══ Data lines

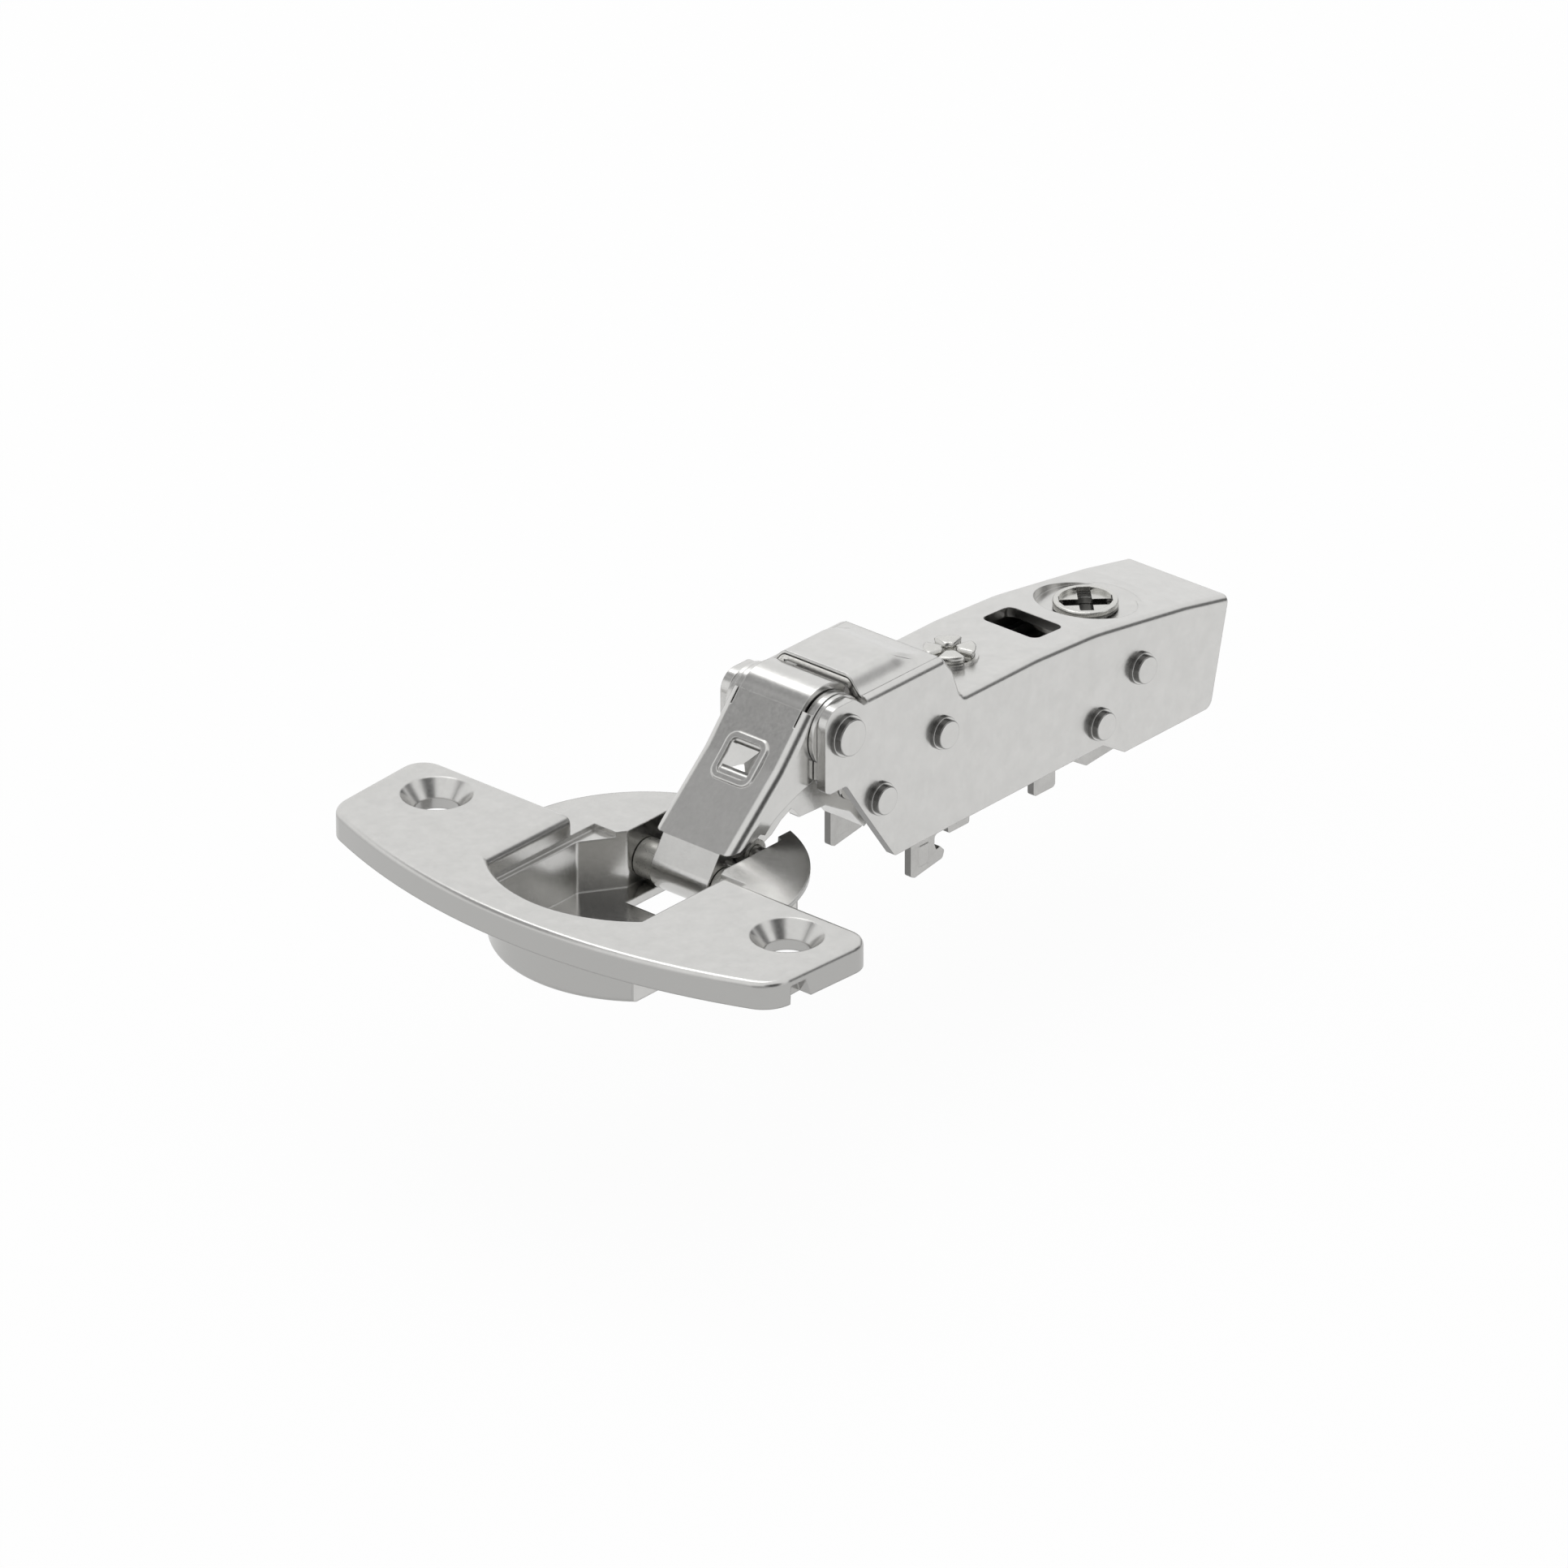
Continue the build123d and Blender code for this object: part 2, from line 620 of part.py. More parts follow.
def depth_slide_block():
    """Inner channel moved along the arm by the scroll through teeth on its web."""
    outer = [(slide_front, slide_web_top), (slide_rear, slide_web_top, 0.5), (slide_rear, -3.0, 1)]
    outer += [(slide_rear - 1.8, -8.3, 1), (slide_front, -8.3, 1)]
    block = centred_plate(outer, slide_half)
    block -= side_box(60, 90, slide_half - slide_gauge, -20, slide_web_top - slide_gauge)
    for index in range(2):
        x = depth_screw_x + (0.5 + index) * scroll_pitch + scroll_hub + scroll_ridge / 2
        block += Pos(x, 0, 1.4) * Box(0.8, 1.6, 1.3)
    block -= slot(rear_lower_at, slide_travel + 1.5 + 0.3, 1.5 + 0.15, -9, 9)
    return block - cross_rod(tilt_pin_at, tilt_pin_radius, -9, 9)


def tilt_pin():
    return cross_rod(tilt_pin_at, tilt_pin_radius, -rail_half, rail_half)


def rail_flank():
    """Flank with hooks for the mounting plate, in side view."""
    front = [(37.9, -3.4, 1.0), (37.9, -13.2, 0.5), (38.6, -13.5), (43.4, -12.8, 0.5), (43.7, -11.9, 0.3)]
    front += [(43.0, -11.2), (42.3, -11.35), (42.0, -10.6), (42.0, -9.4, 0.5), (44.3, -9.2, 0.3)]
    front += [(44.4, -10.1, 0.3), (48.0, -10.1, 0.3), (48.2, -7.7)]
    hook = [(59.3, -7.7, 0.4), (59.3, -11.2, 0.5), (63.1, -11.2, 0.5), (63.1, -8.6, 0.4), (64.6, -8.3)]
    rear = [(68.6, -10.7, 0.6), (arm_step, -10.3), (rail_rear - 1.4, -10.0, 1.0), (rail_rear, -7.5, 1.0)]
    rear += [(rail_rear, -2.0, 1.0)]
    top = [(84.5, 1.4), (78.0, 2.2), (69.0, 2.4), (rail_web_rear + 0.8, rail_web_top)]
    top += [(rail_web_front, rail_web_top, 1.0), (43.6, -1.2, 1.0)]
    return front + hook + rear + top


def base_rail():
    """Inner channel that clips on the mounting plate; flanks with hooks, web with a keyhole slot."""
    rail = plate_pair(rail_flank(), rail_half - rail_gauge, rail_half)
    web = side_box(rail_web_front, rail_web_rear, rail_half, rail_web_top - rail_gauge, rail_web_top)
    web = fillet(web.edges().filter_by(Axis.X).filter_by(lambda e: e.center().Z > rail_web_top - 0.1), 0.8)
    rail_block = rail & side_box(30, 100, rail_half, -20, rail_web_top - rail_gauge)
    rail = rail_block + web
    rail -= plan_plate([(48.2, -1.5), (55.8, -1.5), (55.8, 1.5), (48.2, 1.5)], 2, 5)
    rail -= upright_rod(57.4, 0, 2.5, 2, 5)
    rail -= slot(rear_lower_at, slide_travel + 1.5 + 0.5, 2.3, -9, 9)
    rail -= slot(rear_upper_at, slide_travel + 1.3 + 0.5, 1.75, -9, 9)
    slit = [(39.3, -9.9), (39.6, -9.9), (39.6, -12.1), (40.9, -12.1), (40.9, -12.4), (39.3, -12.4)]
    rail -= centred_plate(slit, 9)
    rail -= cross_rod(tilt_pin_at, tilt_pin_radius + running_clearance, -9, 9)
    return rail - cross_rod(latch_pin_at, latch_pin_radius, -9, 9)


def latch_pin():
    return cross_rod(latch_pin_at, latch_pin_radius, -rail_half, rail_half)


def clip_latch():
    """Rear lever that snaps under the mounting plate and is pressed to let go."""
    x, z = latch_pin_at
    corners = [(x - 1.9, z + 1.9, 0.8), (x + 3.4, z + 2.2, 0.8), (x + 3.4, z - 3.6, 0.8), (x - 0.4, -10.0, 0.6)]
    corners += [(76.6, -10.1, 0.4), (76.6, -9.4, 0.2), (78.2, -8.95), (x - 1.4, -8.9, 0.5)]
    lever = centred_plate(corners, latch_half)
    room = [(70, -8.95), (x - 0.6, -8.95, 0.6), (x + 2.4, z - 3.4, 0.8), (x + 2.4, z + 4), (70, z + 4)]
    lever -= centred_plate(room, latch_half - 1.0)
    return lever - cross_rod(latch_pin_at, latch_pin_radius + running_clearance, -9, 9)


def latch_spring():
    """Small torsion spring on the latch pin."""
    radius = latch_pin_radius + 0.6
    coil = Helix(pitch=1.0, height=4.0, radius=radius)
    section = Plane(origin=coil @ 0, z_dir=coil % 0) * Circle(0.3)
    wound = sweep(section, path=coil)
    return Pos(latch_pin_at[0], 2.0, latch_pin_at[1]) * Rot(90, 0, 0) * wound


def all_parts():
    stub_inner = inner_half + 0.3
    link_inner = eye_half + face_clearance
    spacer_outer = cavity_rear_half - face_clearance
    narrow_inner = inner_half + face_clearance
    narrow_outer = link_half - ear_gauge - 2 * face_clearance
    return {
        "cup": cup(),
        "outer_link_cup_pin": outer_link_cup_pin(),
        "inner_link_cup_pin": inner_link_cup_pin(),
        "outer_spacer_far": spacer(outer_cup_pivot, cup_pin_radius, 0.8, link_inner, spacer_outer, 1),
        "outer_spacer_near": spacer(outer_cup_pivot, cup_pin_radius, 0.8, link_inner, spacer_outer, -1),
        "inner_spacer_far": spacer(inner_cup_pivot, inner_pin_radius, 0.6, narrow_inner, narrow_outer, 1),
        "inner_spacer_near": spacer(inner_cup_pivot, inner_pin_radius, 0.6, narrow_inner, narrow_outer, -1),
        "outer_link": outer_link(),
        "knuckle_bush": knuckle_bush(),
        "inner_link": inner_link(),
        "arm_body": arm_body(),
        "cheek_far": cheek(1),
        "cheek_near": cheek(-1),
        "link_axle": through_rivet(outer_arm_pivot, axle_radius, 2.6),
        "inner_link_rivet_far": short_rivet(inner_arm_pivot, stub_radius, 2.1, stub_inner, 1),
        "inner_link_rivet_near": short_rivet(inner_arm_pivot, stub_radius, 2.1, stub_inner, -1),
        "spring_rivet": through_rivet(spring_rivet_at, 1.4, 2.1),
        "rear_upper_rivet_far": short_rivet(rear_upper_at, 1.3, 2.0, slide_half + face_clearance, 1),
        "rear_upper_rivet_near": short_rivet(rear_upper_at, 1.3, 2.0, slide_half + face_clearance, -1),
        "rear_lower_rivet": through_rivet(rear_lower_at, 1.5, 2.0),
        "closing_spring": closing_spring(),
        "side_screw_nut": side_screw_nut(),
        "side_adjust_screw": side_adjust_screw(),
        "depth_screw_washer": depth_screw_washer(),
        "depth_adjust_screw": depth_adjust_screw(),
        "depth_slide_block": depth_slide_block(),
        "tilt_pin": tilt_pin(),
        "base_rail": base_rail(),
        "latch_pin": latch_pin(),
        "latch_spring": latch_spring(),
        "clip_latch": clip_latch(),
    }


for node, solid in all_parts().items():
    export_step(solid, "parts/" + node + ".step")
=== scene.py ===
import bpy
import json
import math
import numpy as np
from mathutils import Matrix, Vector


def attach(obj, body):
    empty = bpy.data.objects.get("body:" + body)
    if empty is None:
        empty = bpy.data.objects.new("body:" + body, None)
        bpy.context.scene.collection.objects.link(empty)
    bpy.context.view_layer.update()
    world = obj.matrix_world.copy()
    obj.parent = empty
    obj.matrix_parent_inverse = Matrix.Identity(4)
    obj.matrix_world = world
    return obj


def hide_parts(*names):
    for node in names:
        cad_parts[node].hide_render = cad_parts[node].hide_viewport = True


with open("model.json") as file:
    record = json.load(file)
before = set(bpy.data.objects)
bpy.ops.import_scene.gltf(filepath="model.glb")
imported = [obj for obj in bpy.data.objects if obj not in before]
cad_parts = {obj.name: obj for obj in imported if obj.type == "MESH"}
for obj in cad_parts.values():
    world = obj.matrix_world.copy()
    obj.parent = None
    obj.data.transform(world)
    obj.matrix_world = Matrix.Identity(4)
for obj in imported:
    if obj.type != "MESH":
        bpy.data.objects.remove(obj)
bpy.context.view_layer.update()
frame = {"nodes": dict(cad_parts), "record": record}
print("stage: frame loaded")


# small helpers for node trees
def addNode(tree, kind, values=None, **settings):
    node = tree.nodes.new(kind)
    for name, value in settings.items():
        setattr(node, name, value)
    for name, value in (values or {}).items():
        node.inputs[name].default_value = value
    return node


def rampOf(tree, source, stops):
    ramp = tree.nodes.new("ShaderNodeValToRGB")
    while len(ramp.color_ramp.elements) < len(stops):
        ramp.color_ramp.elements.new(0.5)
    for element, (place, level) in zip(ramp.color_ramp.elements, stops):
        element.position = place
        element.color = (level, level, level, 1) if isinstance(level, float) else (*level, 1)
    tree.links.new(source, ramp.inputs["Fac"])
    return ramp.outputs["Color"]


def addNoise(tree, vector, scale, detail=3.0, rough=0.55):
    noise = addNode(tree, "ShaderNodeTexNoise", {"Scale": scale, "Detail": detail, "Roughness": rough})
    tree.links.new(vector, noise.inputs["Vector"])
    return noise.outputs["Fac"]


def stretched(tree, coordinates, scale):
    mapping = addNode(tree, "ShaderNodeMapping", {"Scale": scale})
    tree.links.new(coordinates, mapping.inputs["Vector"])
    return mapping.outputs["Vector"]


# tone: metal colour, mottle: its cloudiness, rough: low and high gloss, edge: radius of the softened edges,
# grain: stretch of the rolling lines, lines and speckle: bump heights, edgeShade: darker punched edges, part
# their own tone and part painted shade,
# edgeShadeLookUp: how far they may look up, wall: painted shade on outer walls further than wallShadeReach
# from the cup axis,
# recessShade: painted shade inside the cross recess, paintedRimShade: painted shade on the rivets' sides and
# rims; lengths in metres
finishes = {
    "castNickel": {"tone": (0.64, 0.635, 0.62), "mottle": 0.04, "rough": (0.17, 0.22), "metallic": 1.0,
                   "grain": (900, 900, 900), "lines": 0.0, "speckle": 0.0000014, "edge": 0.0003,
                   "wall": 0.72, "wallShadeReach": 0.0172},
    "sheetNickel": {"tone": (0.67, 0.665, 0.65), "mottle": 0.035, "rough": (0.22, 0.27), "metallic": 1.0,
                    "grain": (60, 1500, 2600), "lines": 0.0000012, "speckle": 0.0000018, "edge": 0.00018,
                    "edgeShade": 0.35, "edgeShadeLookUp": -0.35},
    "linkNickel": {"tone": (0.66, 0.655, 0.64), "mottle": 0.03, "rough": (0.17, 0.24), "metallic": 1.0,
                   "grain": (300, 2400, 300), "lines": 0.000001, "speckle": 0.000002, "edge": 0.0002},
    "rivetNickel": {"tone": (0.66, 0.655, 0.64), "mottle": 0.03, "rough": (0.18, 0.26), "metallic": 1.0,
                    "grain": (900, 900, 900), "lines": 0.0, "speckle": 0.0000015, "edge": 0.0,
                    "paintedRimShade": 0.22},
    "screwNickel": {"tone": (0.66, 0.655, 0.63), "mottle": 0.04, "rough": (0.2, 0.3), "metallic": 1.0,
                    "grain": (900, 900, 900), "lines": 0.0, "speckle": 0.000003, "edge": 0.00012,
                    "recessShade": 0.3},
    "railNickel": {"tone": (0.55, 0.545, 0.53), "mottle": 0.06, "rough": (0.28, 0.4), "metallic": 1.0,
                   "grain": (60, 1500, 2600), "lines": 0.0000015, "speckle": 0.000004, "edge": 0.00012,
                   "edgeShade": 0.4, "edgeShadeLookUp": 0.3},
    "springSteel": {"tone": (0.30, 0.29, 0.28), "mottle": 0.08, "rough": (0.28, 0.4), "metallic": 1.0,
                    "grain": (900, 900, 900), "lines": 0.0, "speckle": 0.000004, "edge": 0.0},
    "guidePlastic": {"tone": (0.40, 0.395, 0.37), "mottle": 0.04, "rough": (0.25, 0.35), "metallic": 0.6,
                     "grain": (900, 900, 900), "lines": 0.0, "speckle": 0.000004, "edge": 0.0001},
}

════

● **Task requirements**: Verbatim output is expected for the lines from the start of the data to the line in which "tilt_pin_radius, -rail_half, rail_half)" appears, both included.

● **Response for this exercise**:
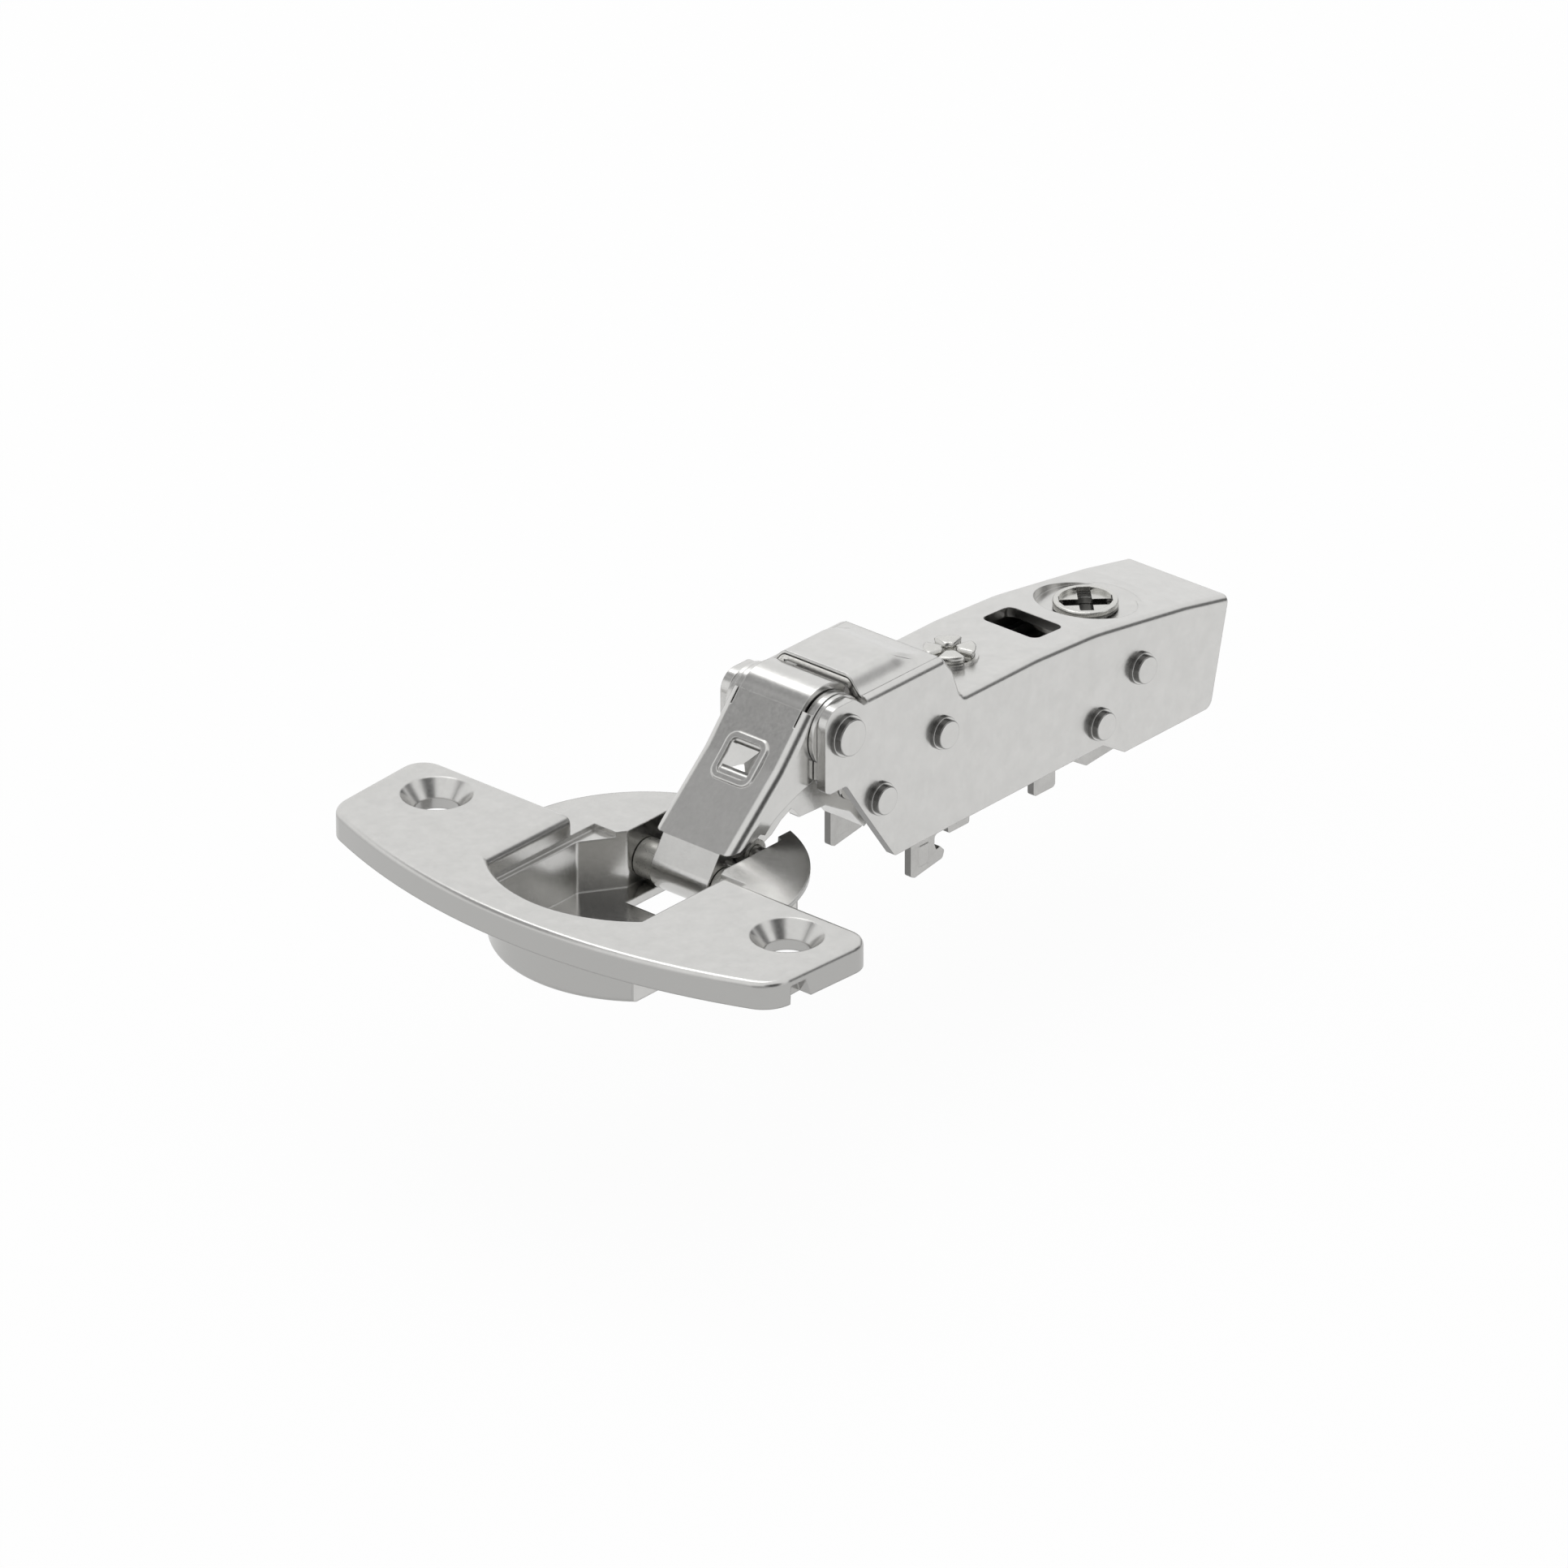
Continue the build123d and Blender code for this object: part 2, from line 620 of part.py. More parts follow.
def depth_slide_block():
    """Inner channel moved along the arm by the scroll through teeth on its web."""
    outer = [(slide_front, slide_web_top), (slide_rear, slide_web_top, 0.5), (slide_rear, -3.0, 1)]
    outer += [(slide_rear - 1.8, -8.3, 1), (slide_front, -8.3, 1)]
    block = centred_plate(outer, slide_half)
    block -= side_box(60, 90, slide_half - slide_gauge, -20, slide_web_top - slide_gauge)
    for index in range(2):
        x = depth_screw_x + (0.5 + index) * scroll_pitch + scroll_hub + scroll_ridge / 2
        block += Pos(x, 0, 1.4) * Box(0.8, 1.6, 1.3)
    block -= slot(rear_lower_at, slide_travel + 1.5 + 0.3, 1.5 + 0.15, -9, 9)
    return block - cross_rod(tilt_pin_at, tilt_pin_radius, -9, 9)


def tilt_pin():
    return cross_rod(tilt_pin_at, tilt_pin_radius, -rail_half, rail_half)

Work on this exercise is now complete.